Dev Patel looking down in 'The Green Knight' Image via A24

The legend of King Arthur has been adapted to the screen a great many times throughout cinematic history, ranging from dazzling epics like 1981’s Excalibur to action blockbusters like 2017’s King Arthur: The Legend of the Sword, and even absurdist comedies like Monty Python and the Holy Grail. Still, few depictions of the mythic tale have been as bold as David Lowery’s cult classic masterpiece, The Green Knight. It sees Dev Patel star as Sir Gawain, King Arthur’s (Sean Harris) reckless young nephew who embarks on a quest to best the Green Knight (Ralph Ineson). Through a journey that sees him battle with ghosts, giants, and schemers, Gawain gradually discovers his deeper venture to prove his worth to his fellow knights and the realm.

While Lowery honors the source material, he isn’t afraid to bend the Arthurian Legend to the purposes of his story. The film subverts central genre ideas of honor and courage, mindfully examining Gawain as a deeply flawed human reckoning with his cowardice, failure, and the inevitability of his death.
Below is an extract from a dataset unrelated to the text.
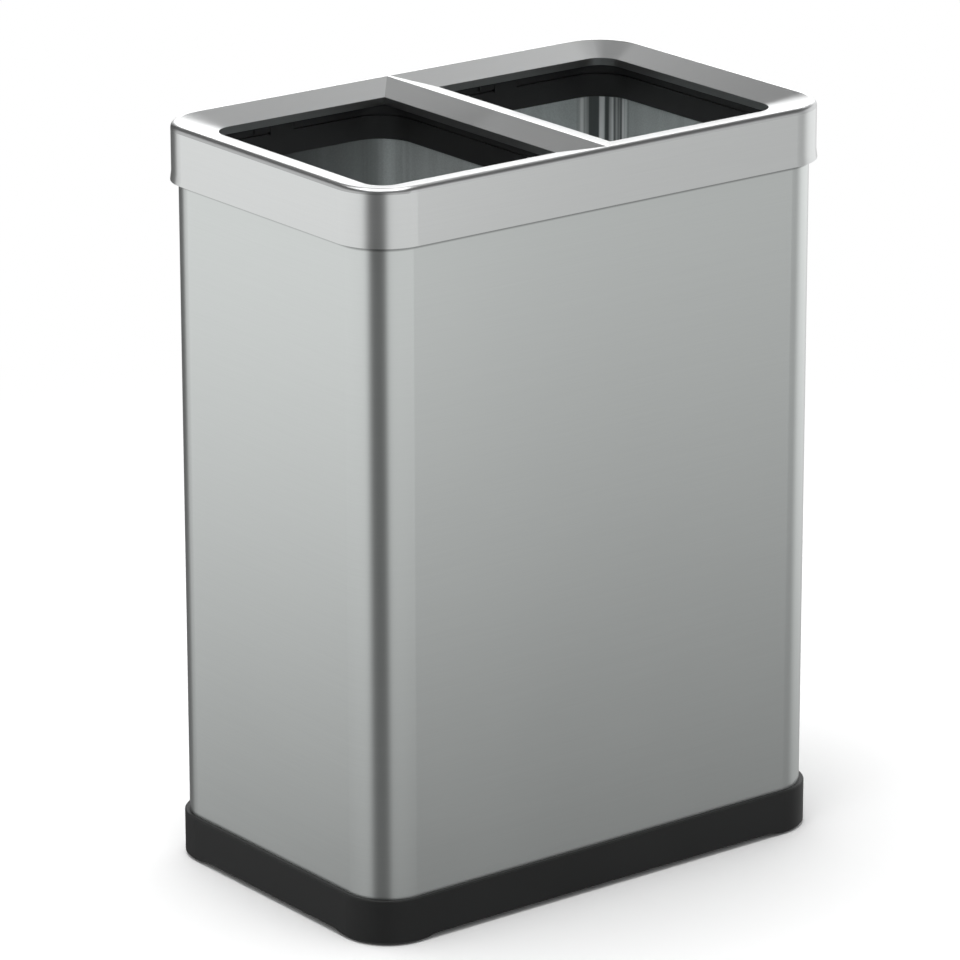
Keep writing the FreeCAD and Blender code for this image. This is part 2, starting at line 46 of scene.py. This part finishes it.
# %% One class for sockets
class Tap:
    """An output socket of a node tree, to be used in sums."""

    def __init__(self, tree, socket=None):
        self.tree = tree
        self.socket = socket

    def node(self, kind, settings=(), sockets=()):
        """Adds a node: its settings first, then the values or links of its inputs."""
        made = self.tree.nodes.new(kind)
        for name, value in dict(settings).items():
            setattr(made, name, value)
        for name, value in dict(sockets).items():
            if isinstance(value, Tap):
                self.tree.links.new(value.socket, made.inputs[name])
            else:
                made.inputs[name].default_value = value
        shown = [socket for socket in made.outputs if socket.enabled]
        return Tap(self.tree, shown[0] if shown else None)

    def out(self, name):
        """Another output of the same node."""
        return Tap(self.tree, self.socket.node.outputs[name])

    def sum(self, operation, *terms):
        """A Math node, or a Vector Math node when a term is a vector."""
        vector = any(isinstance(term, Tap) and term.socket.type == "VECTOR" for term in terms)
        kind = "ShaderNodeVectorMath" if vector else "ShaderNodeMath"
        if vector:
            terms = [(term,) * 3 if isinstance(term, (int, float)) else term for term in terms]
        return self.node(kind, {"operation": operation}, dict(enumerate(terms)))

    def __add__(self, other):
        return self.sum("ADD", self, other)

    def __radd__(self, other):
        return self.sum("ADD", other, self)

    def __sub__(self, other):
        return self.sum("SUBTRACT", self, other)

    def __rsub__(self, other):
        return self.sum("SUBTRACT", other, self)

    def __mul__(self, other):
        return self.sum("MULTIPLY", self, other)

    def __rmul__(self, other):
        return self.sum("MULTIPLY", other, self)

    def __abs__(self):
        return self.sum("ABSOLUTE", self)

    def mix(self, low, high):
        """A colour between two others, with this socket as the factor."""
        return self.node("ShaderNodeMix", {"data_type": "RGBA"}, {0: self, 6: low, 7: high})

    def between(self, start, end, low=0.0, high=1.0, kind="SMOOTHSTEP"):
        """A soft step: low where this is at start, high where it is at end."""
        span = {"From Min": start, "From Max": end, "To Min": low, "To Max": high}
        return self.node("ShaderNodeMapRange", {"interpolation_type": kind}, {"Value": self, **span})


print("operators ready")

# %% [markdown]
# ## An empty material
# Each finish starts as one Principled shader. Values that are the same all over are set on its sockets
# directly, because those are kept when the model is exported, and only what varies is linked. No real
# finish has one even colour, so each tint is split into a darker and a lighter tone to run between.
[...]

Complemented by a slow-burn and thematically-minded approach to the story, a restrained visual grandiosity that feels intimate and transportive, and Andrew Droz Palermo’s stunning cinematography, The Green Knight captivates as a thought-provoking and richly symbolic fantasy rather than an action-packed blockbuster. This approach makes it a majestic high-art masterpiece that lingers long on the mind and defines fantasy cinema at its complex and confounding best.